One night in the weeks leading up to the building’s ribbon-cutting in August 2014, Oetken walked upstairs to find local furniture maker Jerry Kracaw, who was restoring all 32 of the building’s intricately crafted trefoil-arched windows, taking a nap on the floor. He had been working around the clock to finish restoring the frames and panes before Gov. Terry Branstad and other dignitaries descended on Mount Pleasant to celebrate the building’s rebirth. Kracaw and his wife, Kimberly, were able to salvage 11 of the original wood windows, patching rotted or weathered areas with epoxy. He made the other 21 from scratch.
“None of [the windows] were the same size, because they were handmade to start with,” Oetken says. Kracaw made each new frame a standard size, shaving them to fit each window well as he put them into place.“To me, it’s a privilege to be able to do it the way our forefathers did it,” Kracaw says of his painstaking process.
“To them, it was just an old building. To me, it’s a piece out of time.”Lisa Oetken
Throughout the Union Block, touchstones of its history remain intact. An exposed-brick wall on the eastern side of the second floor still bears scorch marks from the fire, and an original door with elaborate carved scrollwork marks the entrance to office spaces on the floor’s western side.
“People love this building because we don’t have this kind of space anywhere in Henry County,” Oetken says. Ten wedding receptions have been held on the third floor in the year and a half it’s been open. Of the four offices on the second floor, one is occupied by a local piano teacher, and Oetken is working to fill the other three. Wiley walks me around the building’s exterior, showing me the two metal support columns on the front eastern side that started to shift during construction because, as the crew discovered after they removed the surrounding concrete, they were only sitting on sand. His matter-of-fact manner today belies the flurry of uncertainties and setbacks that defined the project. He does, however, recognize the scope of the team’s accomplishment.“If Lisa had not intervened, this would have been in the street, and I think we’d be standing on an empty lot here,” he says.
It’s mid-afternoon, and the women of the Union Block Revitalization Committee have gathered at a round table on the third floor. Composed largely of retirees, the group has reunited to reminisce about the fundraisers they planned to benefit the Union Block.
While roughly half of the restoration was financed through federal tax credits and local and national grants, about 18.5 percent of the project’s final $3.9 million price tag came from community donations. One fundraiser was a Dancing with the Stars–style competition featuring local talent, including a grandfather-granddaughter duo and the high school dance team. A charity dinner in the town’s funeral parlor (the former home of original Union Block investor E.L. Penn) raised a few eyebrows, as well as nearly $20,000 in donations.
“You don’t want it to just be about big donors, because then no one feels the same ownership in this building,” says local historian and committee member Pat White. “There’s a tremendous pride in this finished building.”
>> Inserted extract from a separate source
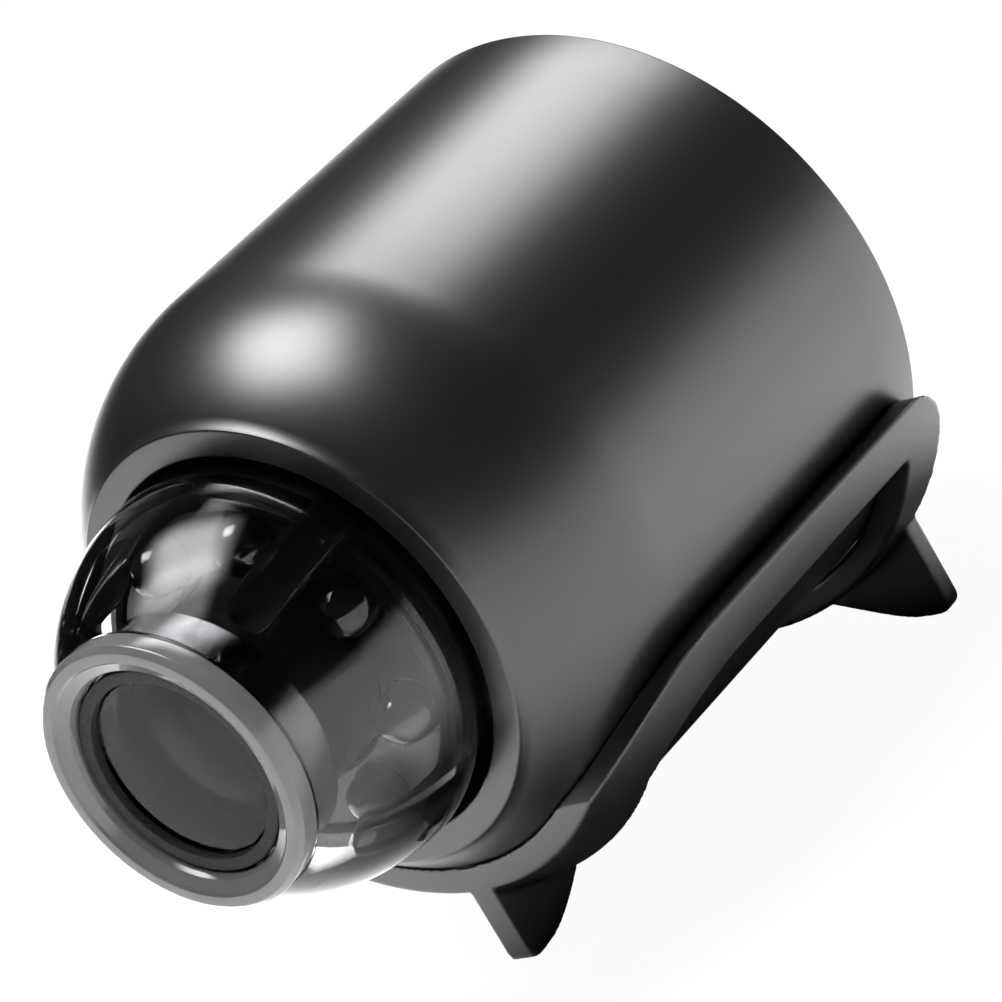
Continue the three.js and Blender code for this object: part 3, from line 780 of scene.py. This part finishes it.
def make_cradle():
    """The cradle: a sleeve round the body, cut to rails, bands and fins, with its edges softened."""
    # Inside, the seen cradle lies closer to the body than in CAD, as no light shows between them.
    near, far = CRADLE_SEEN_GAP, CRADLE_GAP + CRADLE_T
    deep = GROUND_Z - 1
    sleeve_outline = [
        (BODY_R + near, 0),
        (BODY_R + far, 0),
        *shoulder_line(far, SHOULDER_S, CRADLE_FRONT_S, 18),
        *shoulder_line(near, SHOULDER_S, CRADLE_FRONT_S, 18)[::-1],
    ]
    top = RAIL_TOP_Z
    side = [
        (-0.01, deep),
        *arc(3.0 - 0.01, top - 3.0, 3.0, 180, 90, 14),
        *bezier((23.4, top), (26.2, top), (29.3, -9.2), (CRADLE_FRONT_S, -12.4), 28),
        (CRADLE_FRONT_S + 0.01, -12.5),
        (CRADLE_FRONT_S + 0.01, deep),
    ]
    low = RAIL_LOW_Z
    window = [
        (BAND_W, deep),
        *arc(BAND_W + 0.5, low - 0.5, 0.5, 180, 90),
        *bezier((21.0, low), (24.4, low), (26.4, -11.2), (27.6, -13.4)),
        (27.6, deep),
    ]
    front_fin = [
        (CRADLE_FRONT_S - 0.02, -15.6),
        *arc(CRADLE_FRONT_S - 0.52, GROUND_Z + 0.5, 0.5, 0, -90),
        *bezier((29.3, GROUND_Z), (27.6, GROUND_Z), (25.6, -19.6), (23.9, -18.5)),
        (23.4, -17.6),
    ]
    rear_fin = [
        (REAR_FIN_X, -14.4),
        *arc(REAR_FIN_X - 0.8, GROUND_Z + 0.8, 0.8, 0, -90),
        *bezier((8.85, GROUND_Z), (7.0, GROUND_Z), (4.6, -19.4), (1.6, -18.4)),
        (1.6, -17.6),
        (5.6, -17.0),
    ]
    tongue = [(22.6, -22), (28, -22), (28, -14), (22.6, -14)]
    sides = (-21, 21)
    kept = prism(tongue, across_point, (-2, 2))
    hole = combined(prism(window, across_point, sides), ("DIFFERENCE", kept))
    steps = [("INTERSECT", prism(side, across_point, sides)), ("DIFFERENCE", hole)]
    front_sides = (-FRONT_FIN_T / 2, FRONT_FIN_T / 2)
    steps.append(("UNION", prism(front_fin, across_point, front_sides)))
    for sign in (-1, 1):
        fin = [(sign * x, z) for x, z in rear_fin]
        steps.append(("UNION", prism(fin, along_point, (0.01, REAR_FIN_T))))
    bore = [(0, -1), (BODY_R + near, -1), (BODY_R + near, 15), (0, 15)]
    steps.append(("DIFFERENCE", lathe(bore, 240)))
    obj = scratch(combined(lathe(sleeve_outline, 240), *steps))
    remesh = obj.modifiers.new("remesh", "REMESH")
    remesh.mode = "VOXEL"
    remesh.voxel_size = CRADLE_VOXEL * MM
    smooth = obj.modifiers.new("smooth", "SMOOTH")
    smooth.factor = 0.5
    smooth.iterations = 6
    return applied(obj)


finished("cradle_stand", make_cradle(), "cradle_plastic", "stand", "cradle", sharp_degrees=80)

# ---- CAD nodes that keep their shape ----
slots = {row["node"]: row["material_slot"] for row in frame["record"]["subparts"]}
for name, node in frame["nodes"].items():
    if node.hide_render:
        continue
    node.data.materials.clear()
    node.data.materials.append(LOOKS[slots[name]].material)

# ---- floor, light and camera ----
FLOOR_RADIANCE = 2.0
FLOOR_ALBEDO = 0.8
FLOOR_LIFT = 0.96
DARK_SKY = 0.022
HORIZON = (-0.06, 0.07)
SUN_TOWARDS = (-0.45, -0.3, 0.85)
SOFTBOX_DISTANCE = 0.6
CAMERA_PLACE = (0.18589, -0.16929, 0.09419)
CAMERA_RIGHT = (0.69635, 0.52776, -0.48639)
CAMERA_BACK = (0.69702, -0.65883, 0.28303)
CAMERA_LENS = 184.74
# Where the painted shadow on the floor centres, and the distances over which it fades out.
UNDER_SHADE_CENTRE = (-0.004, 0.020, 0.0)
UNDER_SHADE_EDGE = (0.017, 0.024)


def make_floor():
    mesh = mesh_from(lambda bm: bmesh.ops.create_circle(bm, cap_ends=True, segments=96, radius=4.0))
    floor = bpy.data.objects.new("floor", mesh)
    floor.location.z = -0.0002
    bpy.context.scene.collection.objects.link(floor)
    look = Look("pale_floor").colour((FLOOR_ALBEDO,) * 3, (FLOOR_ALBEDO * 0.985,) * 3, 400.0)
    look.shader.inputs["Roughness"].default_value = 0.9
    # Painted shadow: the floor is painted dark under the object and behind it, where its shade falls,
    # which only its reflections show.
    away = look.nodes.new("ShaderNodeVectorMath")
    away.operation = "DISTANCE"
    away.inputs[1].default_value = UNDER_SHADE_CENTRE
    look.links.new(look.coords, away.inputs[0])
    painted_shadow_mask = look.spread(away.outputs["Value"], 0.0, 1.0, *UNDER_SHADE_EDGE)
    base = look.shader.inputs["Base Color"]
    shade = look.nodes.new("ShaderNodeMix")
    shade.data_type = "RGBA"
    # The colour of the painted shadow.
    shade.inputs["A"].default_value = (0.02, 0.02, 0.02, 1.0)
    look.links.new(base.links[0].from_socket, shade.inputs["B"])
    look.links.new(painted_shadow_mask, shade.inputs["Factor"])
    look.links.new(shade.outputs["Result"], base)
    # What the camera sees of the floor is lifted almost to white, as on a light table, so that only a
    # faint shadow shows, while reflections in the object keep the floor's real light and shade and the
    # painted shadow under it.
    output = look.nodes["Material Output"]
    lift = look.nodes.new("ShaderNodeMixShader")
    glow = look.nodes.new("ShaderNodeEmission")
    share = look.nodes.new("ShaderNodeMath")
    share.operation = "MULTIPLY"
    share.inputs[1].default_value = FLOOR_LIFT
    path = look.nodes.new("ShaderNodeLightPath")
    look.links.new(path.outputs["Is Camera Ray"], share.inputs[0])
    look.links.new(share.outputs[0], lift.inputs["Fac"])
    look.links.new(look.shader.outputs["BSDF"], lift.inputs[1])
    look.links.new(glow.outputs["Emission"], lift.inputs[2])
    look.links.new(lift.outputs["Shader"], output.inputs["Surface"])
    mesh.materials.append(look.material)
    return floor


def make_floor_light(floor):
    """A wide soft light that reaches the floor alone."""
    data = bpy.data.lights.new("floor_light", "SUN")
    data.energy = FLOOR_RADIANCE * math.pi / FLOOR_ALBEDO
    data.angle = math.radians(35)
    light = bpy.data.objects.new("floor_light", data)
    light.rotation_mode = "QUATERNION"
    light.rotation_quaternion = Vector(SUN_TOWARDS).to_track_quat("Z", "Y")
    bpy.context.scene.collection.objects.link(light)
    receivers = bpy.data.collections.new("floor_only")
    receivers.objects.link(floor)
    light.light_linking.receiver_collection = receivers


def make_softbox(name, direction, width, height, radiance, edge=0.35):
    """A glowing panel with soft edges that faces the object."""
    mesh = mesh_from(lambda bm: bmesh.ops.create_grid(bm, x_segments=1, y_segments=1, size=0.5))
    panel = bpy.data.objects.new(name, mesh)
    bpy.context.scene.collection.objects.link(panel)
    towards = Vector(direction).normalized()
    centre = Vector((0, 0, AXIS_HEIGHT * MM))
    panel.location = centre + towards * SOFTBOX_DISTANCE
    panel.rotation_mode = "QUATERNION"
    panel.rotation_quaternion = towards.to_track_quat("Z", "Y")
    panel.scale = (width, height, 1)
    material = bpy.data.materials.new(name)
    material.use_nodes = True
    nodes, links = material.node_tree.nodes, material.node_tree.links
    nodes.clear()
    output = nodes.new("ShaderNodeOutputMaterial")
    glow = nodes.new("ShaderNodeEmission")
    coords = nodes.new("ShaderNodeTexCoord")
    split = nodes.new("ShaderNodeSeparateXYZ")
    links.new(coords.outputs["Object"], split.inputs["Vector"])
    product = nodes.new("ShaderNodeMath")
    product.operation = "MULTIPLY"
    for i, axis in enumerate(("X", "Y")):
        distance_in = nodes.new("ShaderNodeMath")
        distance_in.operation = "ABSOLUTE"
        fade = nodes.new("ShaderNodeMapRange")
        fade.interpolation_type = "SMOOTHSTEP"
        fade.inputs["From Min"].default_value = 0.5
        fade.inputs["From Max"].default_value = 0.5 - edge
        links.new(split.outputs[axis], distance_in.inputs[0])
        links.new(distance_in.outputs[0], fade.inputs["Value"])
        links.new(fade.outputs["Result"], product.inputs[i])
    power = nodes.new("ShaderNodeMath")
    power.operation = "MULTIPLY"
    power.inputs[1].default_value = radiance
    links.new(product.outputs[0], power.inputs[0])
    links.new(power.outputs[0], glow.inputs["Strength"])
    links.new(glow.outputs["Emission"], output.inputs["Surface"])
    mesh.materials.append(material)
    panel.visible_camera = False
    panel.visible_shadow = False


def make_world():
    """Dark above the horizon and bright below it, with a white background for the camera."""
    world = bpy.data.worlds.new("studio")
    bpy.context.scene.world = world
    world.use_nodes = True
    nodes, links = world.node_tree.nodes, world.node_tree.links
    background = nodes["Background"]
    coords = nodes.new("ShaderNodeTexCoord")
    split = nodes.new("ShaderNodeSeparateXYZ")
    links.new(coords.outputs["Generated"], split.inputs["Vector"])
    level = nodes.new("ShaderNodeMapRange")
    level.interpolation_type = "SMOOTHSTEP"
    level.inputs["From Min"].default_value, level.inputs["From Max"].default_value = HORIZON
    level.inputs["To Min"].default_value = FLOOR_RADIANCE
    level.inputs["To Max"].default_value = DARK_SKY
    links.new(split.outputs["Z"], level.inputs["Value"])
    plain = nodes.new("ShaderNodeBackground")
    plain.inputs["Color"].default_value = (1, 1, 1, 1)
    plain.inputs["Strength"].default_value = 1.0
    links.new(level.outputs["Result"], background.inputs["Strength"])
    background.inputs["Color"].default_value = (1, 1, 1, 1)
    path = nodes.new("ShaderNodeLightPath")
    mix = nodes.new("ShaderNodeMixShader")
    links.new(path.outputs["Is Camera Ray"], mix.inputs["Fac"])
    links.new(background.outputs["Background"], mix.inputs[1])
    links.new(plain.outputs["Background"], mix.inputs[2])
    links.new(mix.outputs["Shader"], nodes["World Output"].inputs["Surface"])


def make_camera():
    """The camera at the photograph's place and angle."""
    data = bpy.data.cameras.new("camera")
    data.lens = CAMERA_LENS
    data.sensor_width = 36.0
    data.clip_start = 0.01
    data.clip_end = 20.0
    camera = bpy.data.objects.new("camera", data)
    bpy.context.scene.collection.objects.link(camera)
    right = Vector(CAMERA_RIGHT)
    back = Vector(CAMERA_BACK).normalized()
    up = back.cross(right).normalized()
    right = up.cross(back)
    basis = Matrix((right, up, back)).transposed().to_4x4()
    camera.matrix_world = Matrix.Translation(CAMERA_PLACE) @ basis
    bpy.context.scene.camera = camera


make_floor_light(make_floor())
make_softbox("softbox_behind", (-0.11, 0.72, 0.70), 0.50, 0.26, 14.0)
make_softbox("softbox_overhead", (-0.14, -0.05, 0.985), 0.53, 0.50, 24.5)
make_world()
make_camera()
bpy.context.scene.view_settings.view_transform = "Standard"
Mount Pleasant is already seeing the benefits of the Union Block restoration. The Hotel Brazelton, another mid-19th-century structure around the corner, is being rehabilitated into apartments by a private developer, and Oetken and city officials are hopeful that this is just the beginning of a downtown renaissance.
“I think if you’d asked any of us seven years ago, eight years ago, would we ever see this building renovated, we probably would have said no because we just did not know how to begin,” Oetken says. “We did have quite a few people saying we would never get it done. To them, it was just an old building. To me, it’s a piece out of time.”